One thing thing we finally seem to have agreed on is not to blame the war on the warriors. Whether they enlisted or were drafted, few went to Vietnam for personal glory and career advancement. The war wasn’t their choice, but when they were called they did their duty. We’re all worse off for the loss of Rick Larson and all the others on the Wall. Bless them all, the long and short and the tall.

Vietnam was the first war that came to us every night on the evening news. That’s how most of us saw the war, but your prospective could change quickly. It became up close and personal when it was you or someone you knew who went, or if you got a letter from the Selective Service. Then, finally, it was over and we had “peace with honor”. Vietnam abruptly dropped off our television screens and receded from our national consciousness.

I didn’t think much about Vietnam after the war ended until I hired a computer engineering student from ASU, Trong, who had come to Arizona as a refugee. Then, years later, I was driving through Westminster and whoa!, (or I should say Pho!) I was in Little Siagon.

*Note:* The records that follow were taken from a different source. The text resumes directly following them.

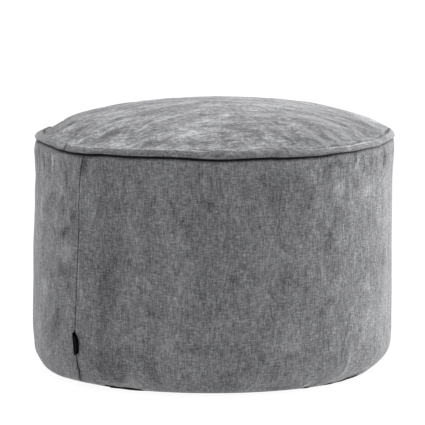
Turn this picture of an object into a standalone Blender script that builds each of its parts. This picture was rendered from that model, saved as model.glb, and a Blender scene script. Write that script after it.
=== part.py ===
"""Round bean bag footstool: a filled chenille drum with a crowned top, a black base and a ribbon tab.

Metres, +Z up, front towards -Y, resting on z = 0 with its middle over the origin.
Turns are degrees round the drum from its front, positive towards +X.
"""

import math
from collections import namedtuple

import bpy
import bmesh
from mathutils import Vector

# Driving sizes
RIM_SEAM_HEIGHT = 0.3215
CROWN_RISE = 0.0555
CROWN_TILT = 0.0018
DRUM_LEAN = 0.0040
BASE_RADIUS = 0.2135
BASE_FLAT_RADIUS = 0.2075
BASE_THICKNESS = 0.002
SEWN_GAP = 0.0003
FLAT_JOINT_RADIUS = 0.238

# How the rings are cut into columns
COLUMNS = 88
CLEAR_OF_FINE_COLUMN = math.radians(1.3)

# The foot of the side panel, rolled under to the base
FOOT_HEIGHT = 0.0006
FOOT_WIDTH = 0.0004
FOOT_ROLL_RADIUS = 0.2185
FOOT_ROLL_STEP = 0.0014
FOOT_FADE_START = 0.004
FOOT_FADE_HEIGHT = 0.012

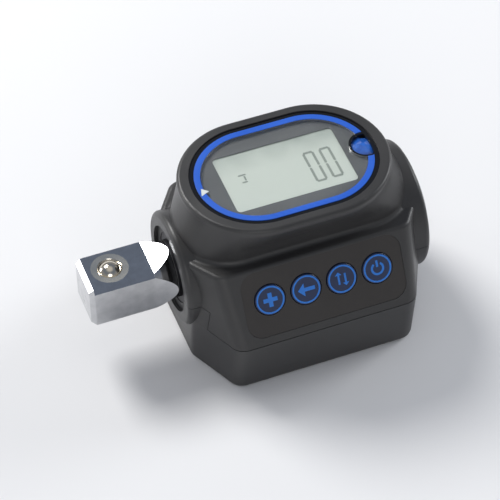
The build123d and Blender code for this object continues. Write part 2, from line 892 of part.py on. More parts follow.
# Round cell that lies along the bay, with its raised end away from the spring
def make_battery(y, spring_end):
    step = 1 if spring_end < bay_x else -1
    foot = spring_end + step * (contact_thickness + contact_spring_length + cell_end_gap)
    shoulder = foot + step * (cell_length - nub_length)
    with BuildPart() as battery:
        with BuildSketch(Plane.YZ.offset(foot)):
            with Locations((y, cell_height)):
                Circle(cell_radius)
        extrude(amount=shoulder - foot)
        chamfer(battery.edges().filter_by(GeomType.CIRCLE), length=cell_edge)
        with BuildSketch(Plane.YZ.offset(shoulder)):
            with Locations((y, cell_height)):
                Circle(nub_radius)
        extrude(amount=step * nub_length)
    return battery


# Flat contact plate against the end of a bay
def contact_plate(y, wall_x, step):
    with BuildPart() as plate:
        with BuildSketch(Plane.YZ.offset(wall_x)):
            with Locations((y, cell_height)):
                RectangleRounded(contact_width, contact_height, contact_corner)
        extrude(amount=step * contact_thickness)
    return plate


# Contact plate with the coil that presses on the flat end of a cell
def spring_contact(y, wall_x, step):
    seat = Plane(
        origin=(wall_x + step * (contact_thickness - contact_bond), y, cell_height),
        x_dir=(0, 1, 0),
        z_dir=(step, 0, 0),
    )
    coil = coil_spring(
        seat, contact_spring_length, contact_coil_radius, contact_wire_radius, contact_coils
    )
    with BuildPart() as contact:
        add(contact_plate(y, wall_x, step).part)
        add(coil.part)
    return contact


battery_left = make_battery(-cell_spacing / 2, bay_front)
battery_left.part.label = "battery_left"
export_step(battery_left.part, "parts/battery_left.step")
battery_right = make_battery(cell_spacing / 2, bay_rear)
battery_right.part.label = "battery_right"
export_step(battery_right.part, "parts/battery_right.step")
battery_spring_left = spring_contact(-cell_spacing / 2, bay_front, 1)
battery_spring_left.part.label = "battery_spring_left"
export_step(battery_spring_left.part, "parts/battery_spring_left.step")
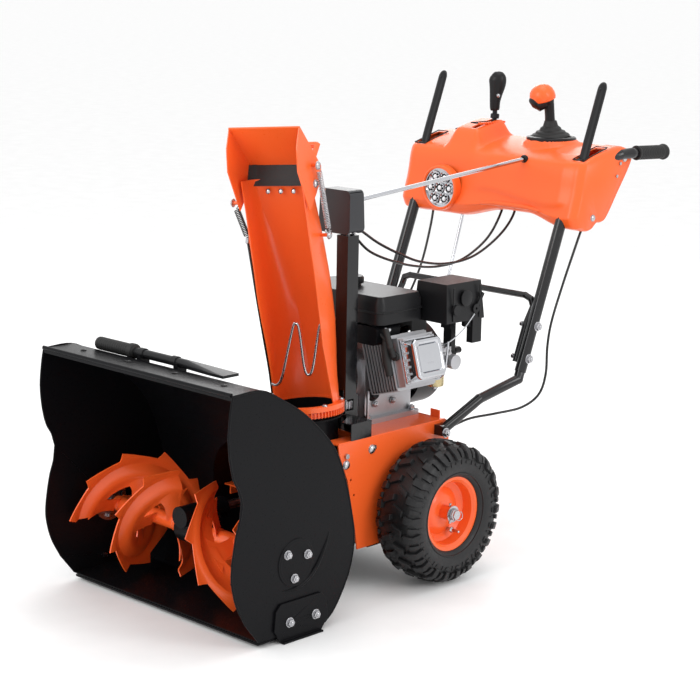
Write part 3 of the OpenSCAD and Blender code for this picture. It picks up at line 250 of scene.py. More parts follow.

One thing that has really surprised me about Vietnam after the war has been the slow, small, steady re-invasion of Vietnam by unmarried American men my age. The first time I heard about it was from a surfer in Costa Rica named Duncan. He moved to Hanoi in the late 1990s to join his brother. In 2010 my sister put me in touch with Phil (aka Randy) Slocum from the class of 1967 who moved to Vietnam about 2004. This is a picture of Randy and at Randy’s Book Xchange, which began as a hobby he started in one of his bedrooms. He lives further south in Hon An which has some nice beaches. If you want to get in touch with Phil he’s on Facebook, his email is

Phil Slocum in Hoi An Vietnam

Duncan had originally described Vietnam as a cheap tropical paradise, cheap enough to live well even if you're living on Social Security.  Here are some prices from someone who says you can live well in Vietnam on only $600 a month.

For about $200 a month I get a two-story house split into four rooms (plus bathroom) Cars are expensive but for $800 you can get a brand new Honda (motorbike) that will cost you three dollars to fill up once or twice a week. Taxis are about 50 cents (flag fall) Bus rides are 10 cents. For $1 you can get a bowl of phở which many people in the North eat for breakfast every day. Lunch a rice dish with meat, some veggies, soup, and some fresh fruit and iced tea will set you back from $1 to $2. Getting a coke or coffee outside could cost you less than 50 cents, the same price as a Vietnamese sandwich. A French sub-sandwich roll is only 10 cents. A feast with friends outside with a few beers, maybe some seafood, may cost each of you $5. A Heineken is $1. Local beers are cheaper. Home-brewed is 10 cents a glass. A movie in the afternoon will cost you $1.50, more if you want to watch Avatar in 3D. A DVD at the shop is 50 cents. And I've always had HBO, Cinemax, and Star Movies at home for free, included in rent.

Apparently the Vietnamese don’t hold a grudge from those years when we tried to bomb them back to the stone age and I think there’s a lesson here. If you want to win peoples’ hearts and minds, free HBO works better.